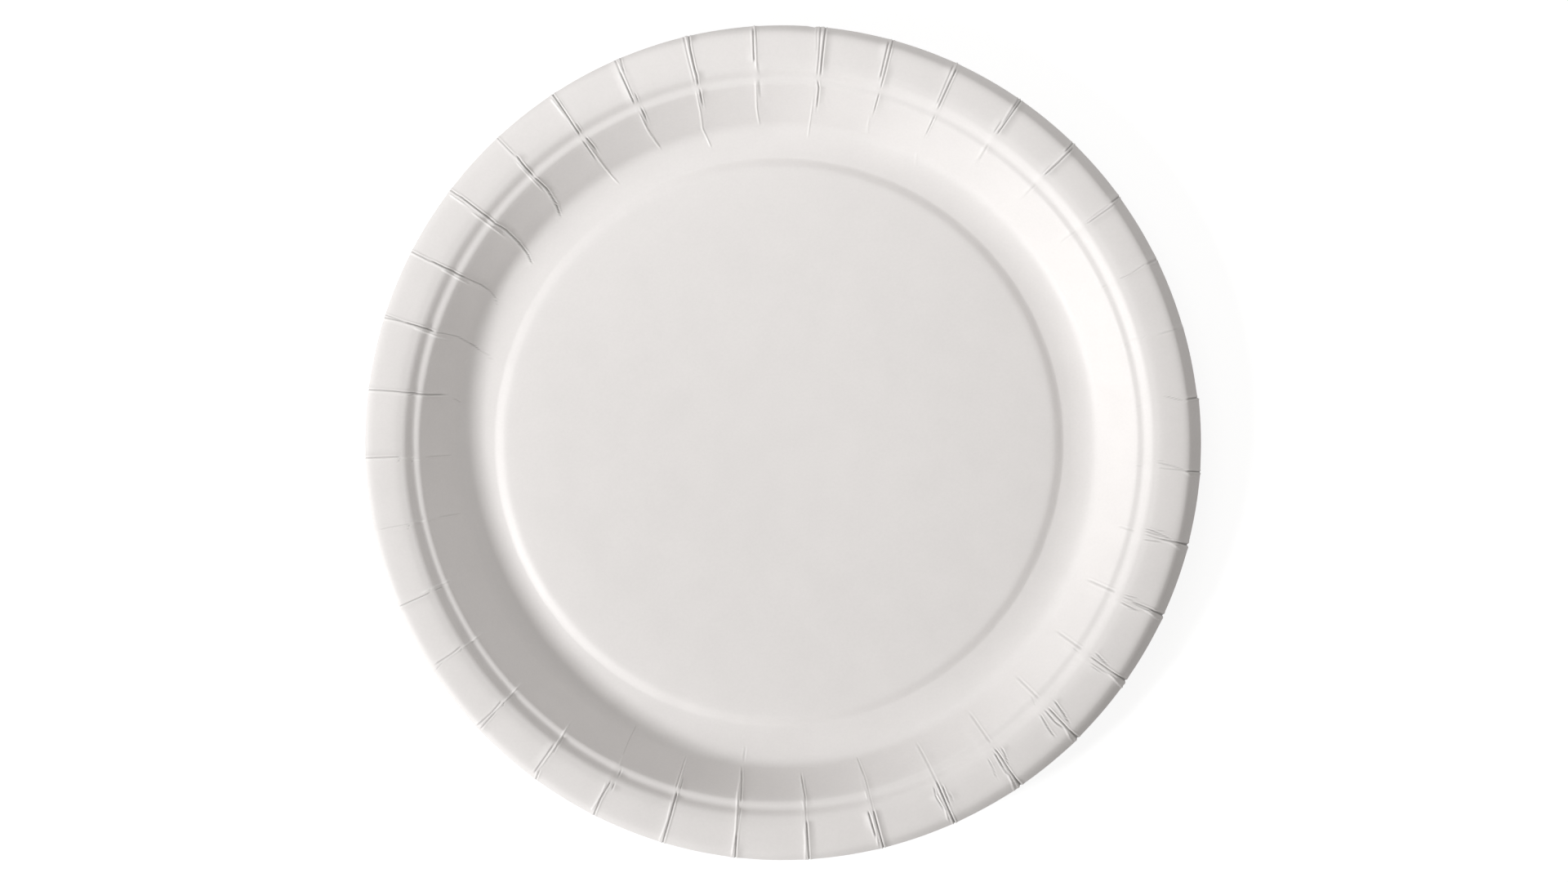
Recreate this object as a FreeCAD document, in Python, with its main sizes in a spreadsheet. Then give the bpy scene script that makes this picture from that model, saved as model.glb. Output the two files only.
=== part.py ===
"""Pressed paperboard plate, nine inch class, made of one sheet.

A round blank with score lines near its edge is pressed between two dies.
The pressed form is a raised flat floor, a broad ring foot, a sloping wall, a
narrow ledge, a step, a flat brim, and a curl that ends in a down-turned skirt.
The spare board of the rim gathers at the score lines as narrow pleats,
which stand proud of both faces and die out half way down the wall.

Frame: millimetres, +Z up, origin in the middle of the plate, on the
surface that the ring foot stands on.
"""
import FreeCAD, Part
import Sketcher
import math
import os

V = FreeCAD.Vector
NODE = "paper_plate"

os.makedirs("parts", exist_ok=True)
doc = FreeCAD.newDocument("pressed_plate")

# Sizes. Lengths are millimetres, angles are degrees. Every radius is
# reached inward from the outer edge, width by width, so that one width can
# change without crossing another.
SIZES = [
    ("board", 0.45, "thickness of the coated board"),
    ("plate_radius", 115.0, "outer edge of the skirt"),
    ("curl_run", 4.4, "width of the turn-down and skirt together"),
    ("curl_bend", 3.6, "radius of the turn-down"),
    ("skirt_angle", 60.0, "slope of the straight skirt"),
    ("brim_width", 6.4, "width of the flat brim"),
    ("shoulder_run", 2.4, "width of the rounded shoulder"),
    ("step_run", 1.9, "width of the straight part of the step"),
    ("step_rise", 2.6, "brim over the outer edge of the ledge"),
    ("ledge_width", 1.2, "width of the ledge"),
    ("ledge_rise", 0.15, "how much the ledge climbs outward"),
    ("wall_run", 14.1, "width of the wall, bend included"),
    ("wall_bend", 5.5, "radius of the bend at the bottom of the wall"),
    ("wall_angle", 44.5, "slope of the straight part of the wall"),
    ("foot_width", 5.4, "width of the ring that the plate stands on"),
    ("panel_run", 3.3, "width of the slope from ring foot to floor panel"),
    ("floor_rise", 1.7, "floor panel over the ring foot"),
    ("pleat_count", 36, "number of score lines"),
    ("pleat_reach", 8.1, "how far a pleat runs down the wall"),
    ("pleat_width", 1.2, "width of a pleat at the outer edge"),
    ("pleat_rise", 0.25, "height of a pleat over the upper face"),
    ("pleat_drop", 0.2, "height of a pleat under the lower face"),
    ("pleat_taper", 0.3, "share of that height left at the inner end"),
    ("first_pleat_angle", 6.1, "direction of the first pleat"),
    ("score_shift", 3.6, "how far the blank sat off centre, toward +Y"),
]
BEND_CHORDS = 3
TURN_CHORDS = 2

sheet = doc.addObject("Spreadsheet::Sheet", "size")
for row, (word, value, note) in enumerate(SIZES, start=1):
    sheet.set("A%d" % row, word)
    sheet.set("B%d" % row, str(value))
    sheet.setAlias("B%d" % row, word)
    sheet.set("C%d" % row, note)
doc.recompute()


def size(word):
    """The number in the sheet's cell of that name."""
    return float(sheet.get(word))


# The section. Its points are (radius, height). The lower face is the
# upper face moved by the board along its normal, with mitred corners.
def shoulder_turn(reach, rise, run):
    """Angle of the shoulder arc whose end is in line with the step below."""
    low, high = 0.1, 1.4
    for _ in range(60):
        turn = (low + high) / 2
        drop = reach * (1 - math.cos(turn)) / math.sin(turn)
        if math.atan2(rise - drop, run) > turn:
            low = turn
        else:
            high = turn
    return turn


def upper_points():
    """Upper face of the section from the axis to the end of the skirt."""
    board = size("board")
    slope = math.radians(size("wall_angle"))
    bend = size("wall_bend")
    curl_r = size("plate_radius") - size("curl_run")
    brim_r = curl_r - size("brim_width")
    ledge_out = brim_r - size("shoulder_run") - size("step_run")
    ledge_in = ledge_out - size("ledge_width")
    foot_out = ledge_in - size("wall_run")
    foot_in = foot_out - size("foot_width")
    floor_z = board + size("floor_rise")
    pts = [(0.0, floor_z)]
    pts.append((foot_in - size("panel_run"), floor_z))
    pts.append((foot_in, board))
    for i in range(BEND_CHORDS + 1):
        a = slope * i / BEND_CHORDS
        pts.append((foot_out + bend * math.sin(a), board + bend * (1 - math.cos(a))))
    r, z = pts[-1]
    pleat_r = ledge_in - size("pleat_reach")
    pts.append((pleat_r, z + (pleat_r - r) * math.tan(slope)))
    pts.append((ledge_in, z + (ledge_in - r) * math.tan(slope)))
    pts.append((ledge_out, pts[-1][1] + size("ledge_rise")))
    top = pts[-1][1] + size("step_rise")
    turn = shoulder_turn(size("shoulder_run"), size("step_rise"), size("step_run"))
    radius = size("shoulder_run") / math.sin(turn)
    for i in range(TURN_CHORDS + 1):
        a = turn * (1 - i / TURN_CHORDS)
        pts.append((brim_r - radius * math.sin(a), top - radius * (1 - math.cos(a))))
    curl = size("curl_bend")
    down = math.radians(size("skirt_angle"))
    for i in range(TURN_CHORDS + 1):
        a = down * i / TURN_CHORDS
        pts.append((curl_r + curl * math.sin(a), top - curl * (1 - math.cos(a))))
    r, z = pts[-1]
    pts.append((size("plate_radius"), z - (size("plate_radius") - r) * math.tan(down)))
    return pts


def moved(points, amounts):
    """The open outline moved along its normals, amount by amount."""
    normals = []
    for (r0, z0), (r1, z1) in zip(points, points[1:]):
        length = math.hypot(r1 - r0, z1 - z0)
        normals.append(((z0 - z1) / length, (r1 - r0) / length))
    out = []
    for i, (r, z) in enumerate(points):
        a = normals[max(i - 1, 0)]
        b = normals[min(i, len(normals) - 1)]
        m = (a[0] + b[0], a[1] + b[1])
        k = 2.0 * amounts[i] / (m[0] ** 2 + m[1] ** 2)
        out.append((r + m[0] * k, z + m[1] * k))
    return out


upper = upper_points()
lower = moved(upper, [-size("board")] * len(upper))
lower[0] = (0.0, lower[0][1])
START = 3 + BEND_CHORDS + 1

# The well: floor panel, ring foot and lower wall, one sketch turned about
# the axis. The upper corners are held from the axis and the table, and the
# lower lines run parallel to the upper ones, one board away.
well = doc.addObject("PartDesign::Body", "well")
well.Label = "well"
plane = [f for f in well.Origin.OriginFeatures if f.Role == "XZ_Plane"][0]
axis = [f for f in well.Origin.OriginFeatures if f.Role == "Z_Axis"][0]
sketch = well.newObject("Sketcher::SketchObject", "well_section")
sketch.AttachmentSupport = [(plane, "")]
sketch.MapMode = "FlatFace"
loop = upper[: START + 1] + lower[: START + 1][::-1]
count = len(loop)
lines = []
for i in range(count):
    a, b = loop[i], loop[(i + 1) % count]
    lines.append(Part.LineSegment(V(a[0], a[1], 0), V(b[0], b[1], 0)))
sketch.addGeometry(lines, False)
C = Sketcher.Constraint
for i in range(count):
    sketch.addConstraint(C("Coincident", i, 2, (i + 1) % count, 1))

LEDGE = ("(size.plate_radius - size.curl_run - size.brim_width - size.shoulder_run"
         " - size.step_run - size.ledge_width)")
FOOT = "(" + LEDGE + " - size.wall_run)"
FLOOR = "size.board + size.floor_rise"
SLOPE = "(size.wall_angle * 1 deg)"


def hold(index, name, point, across, up):
    """Hold a corner by its radius and its height, bound to the sheet."""
    for kind, value, rule, tag in (("DistanceX", point[0], across, "r"), ("DistanceY", point[1], up, "z")):
        if rule:
            n = sketch.addConstraint(C(kind, -1, 1, index, 1, value))
            sketch.renameConstraint(n, name + "_" + tag)
            sketch.setExpression("Constraints." + name + "_" + tag, rule)


sketch.addConstraint(C("PointOnObject", 0, 1, -2))
hold(0, "centre", loop[0], "", FLOOR)
hold(1, "panel", loop[1], FOOT + " - size.foot_width - size.panel_run", FLOOR)
hold(2, "foot", loop[2], FOOT + " - size.foot_width", "size.board")
for i in range(BEND_CHORDS + 1):
    share = "(size.wall_angle * %d / %d * 1 deg)" % (i, BEND_CHORDS)
    across = FOOT + " + size.wall_bend * sin" + share
    up = "size.board + size.wall_bend * (1 - cos" + share + ")"
    hold(3 + i, "bend%d" % i, loop[3 + i], across, up)
climb = "(size.wall_run - size.pleat_reach - size.wall_bend * sin" + SLOPE + ") * tan" + SLOPE
up = "size.board + size.wall_bend * (1 - cos" + SLOPE + ") + " + climb
hold(START, "wall", loop[START], LEDGE + " - size.pleat_reach", up)
for i in range(START):
    partner = count - 2 - i
    sketch.addConstraint(C("Parallel", i, partner))
    n = sketch.addConstraint(C("Distance", i, 1, partner, size("board")))
    sketch.renameConstraint(n, "board%d" % i)
    sketch.setExpression("Constraints.board%d" % i, "size.board")
sketch.addConstraint(C("Perpendicular", START - 1, START))
sketch.addConstraint(C("PointOnObject", count - 1, 1, -2))
turned_well = well.newObject("PartDesign::Revolution", "well_turned")
turned_well.Profile = sketch
turned_well.ReferenceAxis = (axis, [""])
turned_well.Angle = 360.0
well.Tip = turned_well
doc.recompute()


# The pleated rim. From the wall outward the sheet is turned between the
# pleats and folded at each of them. A pleat has two flanks: its feet lie on
# the turned pieces to either side, and its crest stands proud of them.
def pleat_angles():
    """Directions of the pleats, counter-clockwise, in degrees.

    The scores are evenly spaced on the blank. The blank sat a little off
    the centre of the dies, so on the plate the pitch drifts round the rim.
    """
    total = int(size("pleat_count"))
    start = size("first_pleat_angle")
    shift = math.degrees(size("score_shift") / size("plate_radius"))
    angles = []
    for k in range(total):
        even = start + 360.0 * k / total
        angles.append(even - shift * (1 - math.cos(math.radians(even))))
    return angles


rim_upper = upper[START:]
rim_lower = lower[START:]
grow = [size("pleat_taper")] + [1.0] * (len(rim_upper) - 1)
crest_upper = moved(rim_upper, [size("pleat_rise") * g for g in grow])
crest_lower = moved(rim_lower, [-size("pleat_drop") * g for g in grow])
# the inner end of each crest comes level with the ends of its feet
wall_tan = math.tan(math.radians(size("wall_angle")))
for feet, crest in ((rim_upper, crest_upper), (rim_lower, crest_lower)):
    crest[0] = (crest[0][0] - (crest[0][1] - feet[0][1]) / wall_tan, feet[0][1])
half_width = math.degrees(size("pleat_width") / 2 / size("plate_radius"))


def at(point, angle):
    """A section point turned about the axis to that angle in degrees."""
    a = math.radians(angle)
    return V(point[0] * math.cos(a), point[0] * math.sin(a), point[1])


def flat(*points):
    """A plane face through the points."""
    return Part.Face(Part.makePolygon(list(points) + [points[0]]))


def turned(points, start, sweep):
    """The open outline turned about the axis from one angle by another."""
    wire = Part.makePolygon([at(p, start) for p in points])
    return wire.revolve(V(0, 0, 0), V(0, 0, 1), sweep).Faces


def flank(feet, crest, foot_angle, crest_angle):
    """One side of a pleat, between its foot line and its crest line."""
    faces = []
    for i in range(len(feet) - 1):
        a, b = at(feet[i], foot_angle), at(feet[i + 1], foot_angle)
        c, d = at(crest[i], crest_angle), at(crest[i + 1], crest_angle)
        faces.append(flat(a, b, c))
        faces.append(flat(b, d, c))
    return faces


def pleat_end(foot, crest, angle):
    """Level face that closes the inner end of a pleat on one side."""
    a, b = at(foot, angle - half_width), at(foot, angle + half_width)
    arc = Part.Arc(a, at(foot, angle), b).toShape()
    tip = at(crest, angle)
    return Part.Face(Part.Wire([arc, Part.makeLine(b, tip), Part.makeLine(tip, a)]))


def rim_solid():
    """The rim as one closed solid: turned pieces with pleats between."""
    faces = []
    angles = pleat_angles()
    outline = rim_upper + rim_lower[::-1] + rim_upper[:1]
    for k, angle in enumerate(angles):
        after = angles[k + 1] if k + 1 < len(angles) else angles[0] + 360.0
        begin = angle + half_width
        faces += turned(outline, begin, after - half_width - begin)
        faces += turned([rim_lower[0], rim_upper[0]], angle - half_width, 2 * half_width)
        for foot_angle in (angle - half_width, angle + half_width):
            faces += flank(rim_upper, crest_upper, foot_angle, angle)
            faces += flank(rim_lower, crest_lower, foot_angle, angle)
            edge = [at(rim_upper[-1], foot_angle), at(rim_lower[-1], foot_angle)]
            tip = [at(crest_lower[-1], angle), at(crest_upper[-1], angle)]
            faces.append(flat(*(edge + tip)))
        faces.append(pleat_end(rim_upper[0], crest_upper[0], angle))
        faces.append(pleat_end(rim_lower[0], crest_lower[0], angle))
    skin = Part.Compound(faces)
    skin.sewShape(1e-5)
    solid = Part.Solid(skin.Shells[0])
    if solid.Volume < 0:
        solid.reverse()
    return solid


rim = doc.addObject("Part::Feature", "pleated_rim")
rim.Shape = rim_solid()

# The plate is one sheet, so the well and the rim become one solid.
plate = doc.addObject("Part::Fuse", NODE)
plate.Label = NODE
plate.Base = well
plate.Tool = rim
plate.Refine = False
doc.recompute()

for item in doc.Objects:
    if "Invalid" in item.State or "Error" in item.State:
        raise RuntimeError("failed: " + item.Name)
shape = plate.Shape
if shape.isNull() or not shape.isValid() or len(shape.Solids) != 1:
    raise RuntimeError("the plate is not one valid solid")
box = shape.BoundBox
print("volume %.0f mm3, area %.0f mm2" % (shape.Volume, shape.Area))
print("box %.2f x %.2f x %.2f mm" % (box.XLength, box.YLength, box.ZLength))
shape.Solids[0].exportStep("parts/" + plate.Label + ".step")
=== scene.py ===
"""A white pressed paper plate, seen from straight above.

The plate is one round blank of coated board. It is laid out flat here, row by row and column by column,
and a Geometry Nodes tree presses it to the section of the dies, the way the real blank is pressed. The
folds that gather at the score lines are drawn pleat by pleat, as short strokes on the flat blank.
"""

import math

import bpy
import numpy as np
from bpy.props import FloatProperty, FloatVectorProperty, PointerProperty
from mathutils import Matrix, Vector


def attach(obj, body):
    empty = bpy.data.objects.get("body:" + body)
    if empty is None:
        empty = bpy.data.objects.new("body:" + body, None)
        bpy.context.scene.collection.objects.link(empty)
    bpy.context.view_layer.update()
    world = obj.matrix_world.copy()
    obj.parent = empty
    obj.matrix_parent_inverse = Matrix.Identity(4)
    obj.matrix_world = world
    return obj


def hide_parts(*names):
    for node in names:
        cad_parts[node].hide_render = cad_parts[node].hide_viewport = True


bl_info = {
    "name": "Pressed paper plate",
    "version": (1, 0, 0),
    "blender": (4, 5, 0),
    "location": "View3D > Sidebar > Paper plate",
    "description": "Presses a scored blank of coated board into a plate and lights it from one side",
    "category": "Add Mesh",
}

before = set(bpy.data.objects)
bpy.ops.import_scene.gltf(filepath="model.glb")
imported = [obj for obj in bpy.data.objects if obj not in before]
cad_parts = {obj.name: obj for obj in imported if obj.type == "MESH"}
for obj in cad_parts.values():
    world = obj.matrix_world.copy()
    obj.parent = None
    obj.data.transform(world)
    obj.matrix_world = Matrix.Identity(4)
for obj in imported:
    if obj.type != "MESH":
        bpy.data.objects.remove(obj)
MM = 0.001
BOARD = 0.45

# The camera: the photo's scale at the height of the skirt's edge, and where the lens stands over the plate.
PICTURE_WIDTH = 1920.0
SENSOR_WIDTH = 36.0
PIXELS_PER_MM = 4.46
SKIRT_HEIGHT = 11.5 * MM
CAMERA_OFF = (0.15 * MM, 0.45 * MM)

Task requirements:
Go through the listing above and return every line where the word "before" occurs.

Solution to the problem:
before = set(bpy.data.objects)
imported = [obj for obj in bpy.data.objects if obj not in before]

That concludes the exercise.